File a new W4 with your employer. From the instructions:
If you feel the correct withholding is "$0.00", W4 is how you tell your employer to not withhold anything for taxes.
You can only do that if you had no tax liability the previous year. If you try, your employer will likely kick it back for you to fix, or the IRS will send them a letter telling them to fix it.
Plenty of reasons why you'd have no tax liability in a particular year.
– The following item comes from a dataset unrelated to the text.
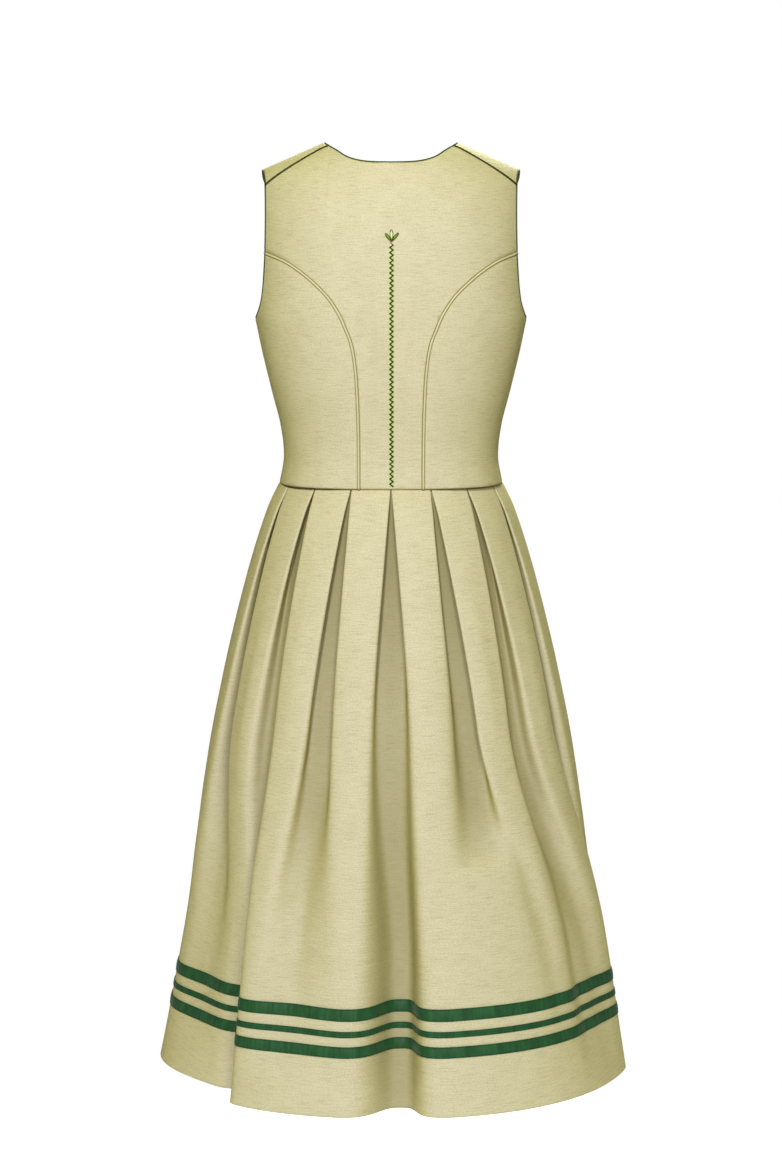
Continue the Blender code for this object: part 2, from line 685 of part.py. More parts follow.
def build_ribbons(lines, collection):
    """Closed bands over one stretch of the skirt, made from its own points, moved out."""
    upper_drop, lower_drop = SKIRT_RINGS[-3].drop, SKIRT_RINGS[-2].drop
    for ribbon in RIBBONS:
        walls = []
        for lift in (SKIRT_WALL / 2 + RIBBON_LIFT + RIBBON_WALL, SKIRT_WALL / 2 + RIBBON_LIFT):
            upper, lower = offset_ring(lines[-3], lift), offset_ring(lines[-2], lift)
            rows = []
            for above in (ribbon.above_hem + ribbon.width, ribbon.above_hem):
                part = (HEM_DROP - above - upper_drop) / (lower_drop - upper_drop)
                rows.append([high.lerp(low, part) for high, low in zip(upper, lower)])
            walls.append(rows)
        add_walled(ribbon.name, *walls, GREEN_SATIN, collection, closed=True)


def build():
    for item in list(bpy.data.objects):
        bpy.data.objects.remove(item)
    collection = bpy.data.collections.new("dirndl_dress")
    bpy.context.scene.collection.children.link(collection)
    build_bodice(collection)
    build_cords(collection)
    build_ribbons(build_skirt(collection), collection)


build()
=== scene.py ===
"""Looks of a sleeveless dirndl dress in beige linen, filled out as worn, its back to the camera.

Each cut piece is a thin shell of cloth on its solid's form, with the piping, the satin ribbons
and the embroidery laid on it.  Metres, +Z up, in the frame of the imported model.
"""
import math
from collections import namedtuple

import bpy
import numpy as np
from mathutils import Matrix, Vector


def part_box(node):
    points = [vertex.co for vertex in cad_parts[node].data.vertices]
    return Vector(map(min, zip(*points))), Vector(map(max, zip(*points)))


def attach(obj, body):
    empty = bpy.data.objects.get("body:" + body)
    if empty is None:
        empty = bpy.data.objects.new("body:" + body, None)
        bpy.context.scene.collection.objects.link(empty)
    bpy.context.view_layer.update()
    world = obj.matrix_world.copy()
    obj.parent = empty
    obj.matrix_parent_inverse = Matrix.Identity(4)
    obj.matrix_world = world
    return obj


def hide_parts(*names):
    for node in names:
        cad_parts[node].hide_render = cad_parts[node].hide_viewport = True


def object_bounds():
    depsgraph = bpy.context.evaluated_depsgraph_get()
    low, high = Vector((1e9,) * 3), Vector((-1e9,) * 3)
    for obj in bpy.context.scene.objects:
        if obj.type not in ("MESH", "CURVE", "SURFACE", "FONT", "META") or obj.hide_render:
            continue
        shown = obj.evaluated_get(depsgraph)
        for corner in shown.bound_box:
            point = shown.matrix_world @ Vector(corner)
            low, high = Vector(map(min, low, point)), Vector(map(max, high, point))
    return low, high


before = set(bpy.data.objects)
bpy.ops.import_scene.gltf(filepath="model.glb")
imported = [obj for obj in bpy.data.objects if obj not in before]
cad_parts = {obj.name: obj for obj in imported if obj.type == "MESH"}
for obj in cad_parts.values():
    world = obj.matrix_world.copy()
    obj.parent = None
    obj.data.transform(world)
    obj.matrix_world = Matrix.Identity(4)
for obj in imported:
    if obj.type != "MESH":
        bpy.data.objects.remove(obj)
CAD_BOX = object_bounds()

# ---- driving sizes
WAIST_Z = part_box("skirt_back")[1].z
CHEST_RISE = 0.183          # underarm above the waist seam
NECK_RISE = 0.375           # shoulder line at the neck
NECK_HALF = 0.0745          # from the centre to where the shoulder line starts
SHOULDER_SLOPE = 0.43       # how fast that line falls outwards from there
COLLAR_SLOPE = 0.25         # and how fast it rises inwards
GIRTH_SQUARENESS = 2.4      # 2 is a plain oval, more is squarer
SHOULDER_SQUARENESS = 2.6
BUST_OUT = 0.016            # the front's swell: how far out, its middle and its reach
BUST_SIDEWAYS = 0.082
BUST_RISE = 0.155
BUST_SPREAD = 0.052
EDGE_HOLD = 4               # how fast the bend of a panel's bottom and top edges fades inside it
ARMHOLE_ACROSS = 0.150      # the middle of the armhole's opening
ARMHOLE_RISE = 0.260

BODICE_CLOTH = 0.0009
SKIRT_CLOTH = 0.0008
RIBBON_CLOTH = 0.0004
EDGE_ROLL = 0.0010          # how deep a panel's edge turns into its seam
EDGE_TURN = 0.0020          # how far from its edge a panel starts to turn in

PLEATS = 16
SKIRT_ROUND = 1.81          # the flat length of cloth pleated into the waist
CLOTH_PITCH = SKIRT_ROUND / PLEATS
CREASE_PITCH = 0.0016       # from one folded layer to the next at the waist
FOLD_APART = 0.0008         # half the gap between two folds that meet
HEM_DROP = 0.652
VALLEY_HANG = 0.06          # how much lower each metre of inward fold brings the hem
MID_DROP = 0.250            # where the pleats' middle column holds
LOW_DROP = 0.500            # from here down their hem column holds
FOLD_DEPTHS = (0.011, 0.012, 0.045)     # how deep a fold sinks before its painted shade is darkest, at waist, middle and hem
FOLD_SHADES = (0.95, 0.56, 0.60)        # how dark that painted shade is there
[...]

Yes, but you have to have had none the previous year to claim the tax exempt status that lets you avoid any withholding.
Horseshit.
If I'm not going to have a tax liability this year, I don't have to allow withholding this year. Last year's tax liability is irrelevant to the issue. There is nothing in the tax code that requires me to loan money to the IRS that I know they will just have to return to me later.
The reason not to do this is the additional penalty they will assess if my tax liability this year isn't actually zero.
https://www.irs.gov/taxtopics/tc753
I'm not sure why you thought I was making this up.
Why do you think I need "exempt status" to achieve zero withholding in a particular year?
Not sure you can put 0, but you can stack all the exemptions you please.